Impatient down the stanchcion rows
The cattle shake their walnut bows;
While, peering from his early perch
Upon the scaffold's pole of birch,
The cock his crested helmet bent
and down his querulous challenge sent.


Snow in the Air
SIDE-BY-SIDE COMPARISON
Snow in the Air
Beginning to Snow
SIDE-BY-SIDE COMPARISON
Beginning to Snow

As Woodward said, he made Snow in the Air from photos of Beginning to Snow, as well as, use of the north window and the two a nearLy identical. However, side-by-side shows that Snow in the Air has a pink-ish hue speckling the image. This may merely be the process of converting the image of the painting to print for the magazine because that is the only picture we have of Snow in the Air. Through producing the annual calendar we have experienced this issue ourselves. The conversion is a tricky business. We see this with other paintings appearing in print... that the color is just a bit off or different.

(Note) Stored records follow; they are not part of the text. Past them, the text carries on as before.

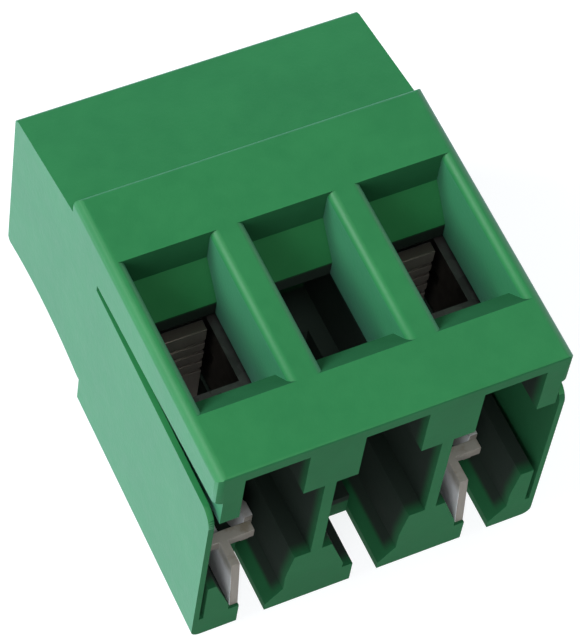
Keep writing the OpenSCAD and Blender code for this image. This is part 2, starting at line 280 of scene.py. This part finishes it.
# %% [markdown]
# ## Green moulded plastic, satin and matt
# The housing is filled nylon from a steel tool. Outside it is satin: the tool was brushed,
# and light that grazes the surface from the left wakes a pale bluish bloom on it, which is
# what the Sheen sockets are for. The mating face and the pockets were spark-eroded and
# never brushed, so they are matt and have no bloom. Their green is also painted darker
# than the satin one: painted shade on these faces. These are two finishes on one piece,
# and each is its own material, because sheen and specular level are set on the socket for
# a whole material and can't follow a mask.
#
# A flat colour would look like paint, so two noises tint the green and a fine one gives it
# grain. Deep in the pockets the matt finish is also painted a greyish, nearly black green:
# painted shade, for the little light that gets in.

# %% Housing finishes
SATIN_GREENS = (0.0090, 0.147, 0.036, 1), (0.0120, 0.164, 0.041, 1)
# The matt greens are darker than the satin ones: painted shade.
MATT_SHADED_GREENS = (0.0120, 0.098, 0.036, 1), (0.0150, 0.112, 0.042, 1)
# Nearly black green deep in the pockets: painted shade.
POCKET_PAINTED_SHADE = (0.016, 0.022, 0.019, 1)
BLOOM = (0.46, 0.77, 0.98, 1)


def moulded_green(place, greens):
    """Green with faint flow clouds between two close tones, and its fine mottle."""
    clouds = noise(place, 260.0, 3.0, 0.55)
    mottle = noise(place, 1400.0, 3.0, 0.6)
    tint = (clouds * 0.6 + mottle * 0.4).step(0.32, 0.68)
    return blend_colours(place, tint, *greens), mottle


def satin_nylon():
    """The outside of the moulding."""
    material, place, shader = start_material("green_satin")
    green, mottle = moulded_green(place, SATIN_GREENS)
    grain = noise(place, 5200.0, 2.0, 0.6)
    place.fill(shader.inputs["Base Color"], green)
    place.fill(shader.inputs["Roughness"], 0.46 + 0.16 * mottle)
    place.fill(shader.inputs["Normal"], bump(place, grain, 0.012 * MM, 0.6))
    shader.inputs["Specular IOR Level"].default_value = 0.38
    shader.inputs["Sheen Weight"].default_value = 0.23
    shader.inputs["Sheen Roughness"].default_value = 0.50
    shader.inputs["Sheen Tint"].default_value = BLOOM
    return material


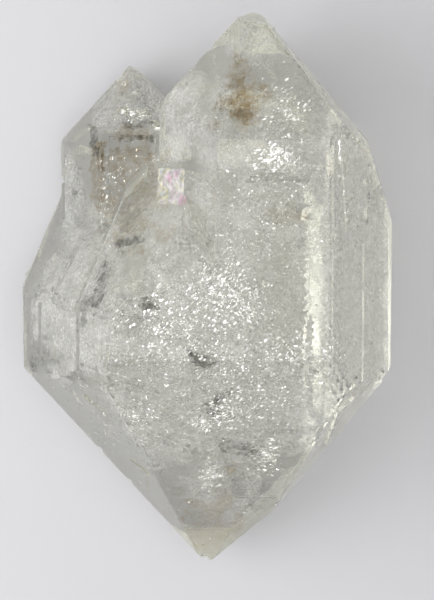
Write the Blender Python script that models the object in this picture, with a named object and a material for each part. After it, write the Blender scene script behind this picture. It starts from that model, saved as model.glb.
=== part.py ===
"""Herkimer diamond quartz: clear quartz crystals with a point at both ends, grown together in parallel.

The cluster lies on its back. +Y runs along the crystals to the taller point, +X to the right,
and +Z up through the broad front faces. The floor is z = 0.
"""

import math

import bmesh
import bpy
from mathutils import Matrix, Vector

MM = 0.001

# Angles of quartz, in degrees
SIX_TURNS = (0.0, 60.0, 120.0, 180.0, 240.0, 300.0)
BACK_SIDE = SIX_TURNS.index(180.0)
END_TILT = 38.2
STEEP_TILT = 17.0
BLUNT_TILT = 84.0

# Shared body: the wide crystal that carries the left shoulder, the flat back and the lower point.
# Every crystal gives the x and z of its axis, then the distance of its six sides from that axis,
# the front one first and the rest round to the right, in millimetres.
BODY_AXIS = (0.0, 13.0)
BODY_SIDES = (13.0, 17.83, 15.98, 13.0, 20.65, 14.65)
# Height at which an end face crosses the axis
BODY_TOP_FRONT = 23.1
BODY_TOP_RIGHT = 17.4
BODY_TOP_BACK = 31.2
BODY_TOP_LEFT = 19.1
POINT_FRONT = -21.2
POINT_RIGHT = -31.3
POINT_BACK = -42.6
POINT_STEPPED_TURN = 108.4
POINT_STEPPED_TILT = 31.9
POINT_STEPPED = -37.45
POINT_LEFT_TURN = 303.8
POINT_LEFT_TILT = 37.8
POINT_LEFT = -26.4
POINT_LEFT_BACK_TURN = 240.9
POINT_LEFT_BACK_TILT = 35.8
POINT_LEFT_BACK = -37.54

# Main crystal: the tall one at the right
MAIN_AXIS = (5.13, 15.5)
MAIN_SIDES = (11.0, 12.86, 13.63, 13.0, 8.6, 8.81)
MAIN_TOP_FRONT = 34.2
MAIN_TOP_BACK_RIGHT = 34.3
MAIN_TOP_BACK = 38.9
MAIN_TOP_BACK_LEFT = 34.0
MAIN_TOP_LEFT = 32.7
MAIN_TOP_RIGHT_TURN = 90.7
MAIN_TOP_RIGHT_TILT = 39.4
MAIN_TOP_RIGHT = 33.2
MAIN_STEEP = 59.2
MAIN_BLUNT = 31.5
MAIN_POINT_INSET = 0.2

# Step of growth that widens the main crystal at its left
STEP_AXIS = (-1.64, 14.5)
STEP_SIDES = (11.6, 8.0, 8.0, 6.5, 4.05, 4.05)
STEP_TOP = 20.5
STEP_TOP_FRONT = 32.0
STEP_FOOT = -5.3

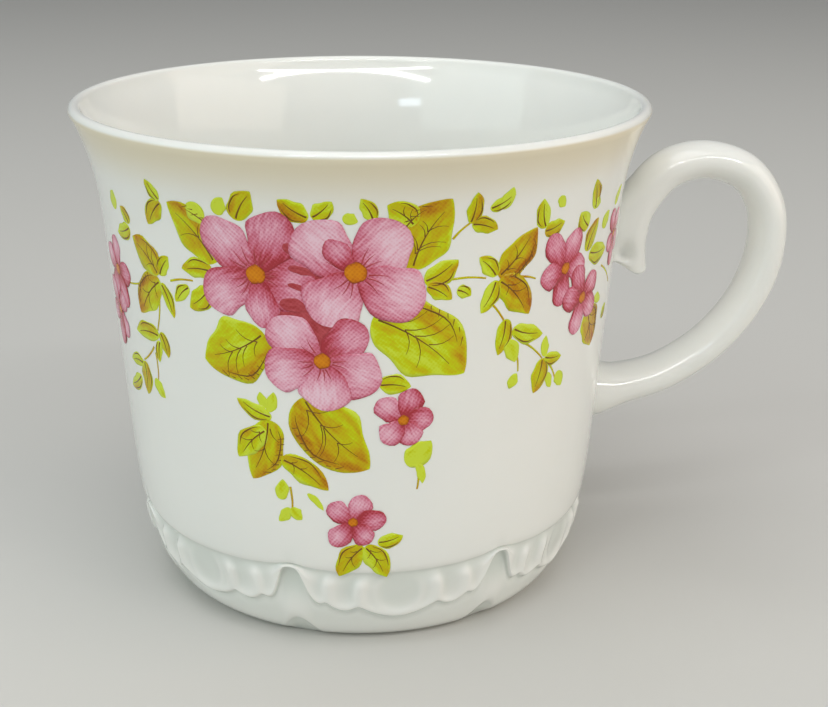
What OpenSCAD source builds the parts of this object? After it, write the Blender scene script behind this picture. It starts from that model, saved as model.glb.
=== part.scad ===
// Porcelain teacup: a cast body with a flared lip and a gadrooned base, an ear-shaped
// handle cast on its own and stuck on with slip, and two fired enamel garlands.
// +Z is up, the origin is on the cup's axis at table level, and the handle lies along +X.

/* [Cup] */
// Height from the table to the top of the lip
cup_h = 72; // [62:1:86]
// Outside diameter across the lip
rim_d = 83; // [78:1:100]
// Thickness of the rounded lip
lip_t = 1.8; // [1.2:0.1:2.6]
// Height of the flared zone under the lip
flare_h = 16; // [10:1:20]
// Outside diameter where the flare starts
wall_top_d = 75.3; // [70:0.1:77]
// Outside diameter where the wall turns in towards the base
waist_d = 70.2; // [64:0.1:75]
// Thickness of the wall
wall_t = 2.2; // [1.6:0.1:3]

/* [Base] */
// Height of the rounded base
base_h = 22; // [18:1:26]
// How far the round of the base reaches out past the foot
base_round_w = 5.2; // [3:0.1:6]
// Height at which the round of the base is fullest
base_round_h = 2.5; // [1.5:0.1:4]
// Outside diameter of the foot ring where it stands
foot_d = 55.6; // [48:0.1:58]
// Width of the foot ring's standing face
foot_w = 2.2; // [1.5:0.1:3]
// Depth of the hollow under the foot
foot_hollow = 2.4; // [1.5:0.1:3.2]
// Thickness of the floor above that hollow
floor_t = 3.2; // [2.4:0.1:4.5]

/* [Relief] */
// Number of shell panels round the base
panels = 7; // [4:1:8]
// Number of lobes in a panel
lobes = 7; // [5:2:9]
// Angle from the handle to the first post between two panels
post_turn = -4.6; // [-25:0.1:25]
// Height of the line where the plain wall ends and the panels begin
band_h = 12.5; // [11:0.5:14]
// Height of the line where the lobes end above the plain foot
lobe_low = 3; // [2.5:0.1:4]
// Depth of the lines and grooves of the relief
relief_t = 0.45; // [0.2:0.05:0.6]
// Width of the recess in the foot under each post
arch_w = 5.6; // [3:0.1:7]
// Height of that recess
arch_h = 1.4; // [0.8:0.1:2]

/* [Handle] */
// Reach of the handle's middle line from the wall
handle_reach = 23.8; // [20:0.1:30]
// Height of the top of the handle's middle line
handle_top = 62.6; // [58:0.1:70]
// Height at which the handle's lower end meets the wall
handle_low = 28; // [25:0.1:32]
// Thickness of the handle in its own plane
handle_t = 5.5; // [4:0.1:7]
// Width of the handle across that plane
handle_w = 8.4; // [6:0.1:10]
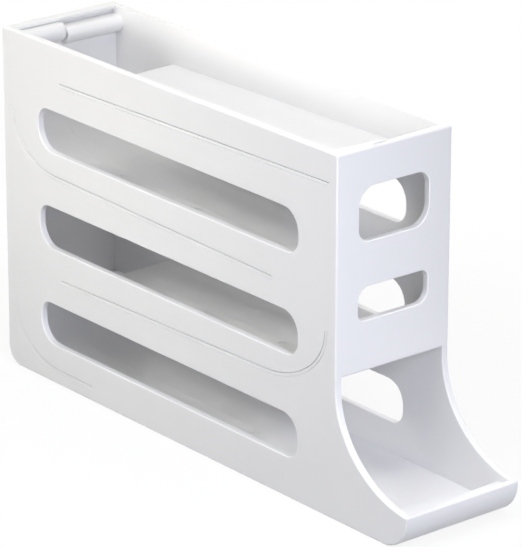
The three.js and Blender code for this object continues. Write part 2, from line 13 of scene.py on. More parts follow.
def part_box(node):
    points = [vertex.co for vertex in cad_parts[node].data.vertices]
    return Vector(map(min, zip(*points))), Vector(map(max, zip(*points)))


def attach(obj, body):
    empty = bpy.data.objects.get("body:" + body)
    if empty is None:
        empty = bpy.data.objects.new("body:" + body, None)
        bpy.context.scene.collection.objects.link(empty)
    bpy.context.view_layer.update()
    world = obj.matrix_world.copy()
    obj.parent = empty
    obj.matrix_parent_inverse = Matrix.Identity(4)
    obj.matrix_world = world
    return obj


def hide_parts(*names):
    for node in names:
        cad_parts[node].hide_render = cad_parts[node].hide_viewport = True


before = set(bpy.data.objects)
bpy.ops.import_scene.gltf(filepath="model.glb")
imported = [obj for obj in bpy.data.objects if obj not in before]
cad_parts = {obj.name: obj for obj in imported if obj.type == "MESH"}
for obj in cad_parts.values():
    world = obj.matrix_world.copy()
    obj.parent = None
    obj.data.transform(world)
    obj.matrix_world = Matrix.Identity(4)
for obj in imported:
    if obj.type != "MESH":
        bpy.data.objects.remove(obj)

A quick look into buyer Howard M. Hanna of Cleveland, OH, did not produce much. Well that is not entirely true... it produced a lot of information but nothing that answered any questions. There is a Howard Melville Hanna of Cleveland. A civil war hero and founder of energy company M.A. Hanna Co., who just happen to be a close friend and former classmate of J.P. Morgan, a graduate of Union College in Schenectady, New York, which would make sense to us because that could mean any number of people, Ada Moore, Josephine Everett, Minnie Eliot and even Woodward's father Orion or the Schermerhorn family of Schenectady could be the link between the two men. Unfortunately, Mr. Hanna passed in 1921. His son Howard M. Hanna Jr. died in 1945 and junior's son Howard M. Hanna the third died very young at 27 years old in 1936. None of the three men lived long enough to purchase the painting in 1953. Making matters worse, this is not the only industrious Hanna family with a Cleveland connection. There is also Howard W. Hanna and his son Junior and his son the third and the third's son Howard W. Hanna IV now at the helm of the family's massive real estate company.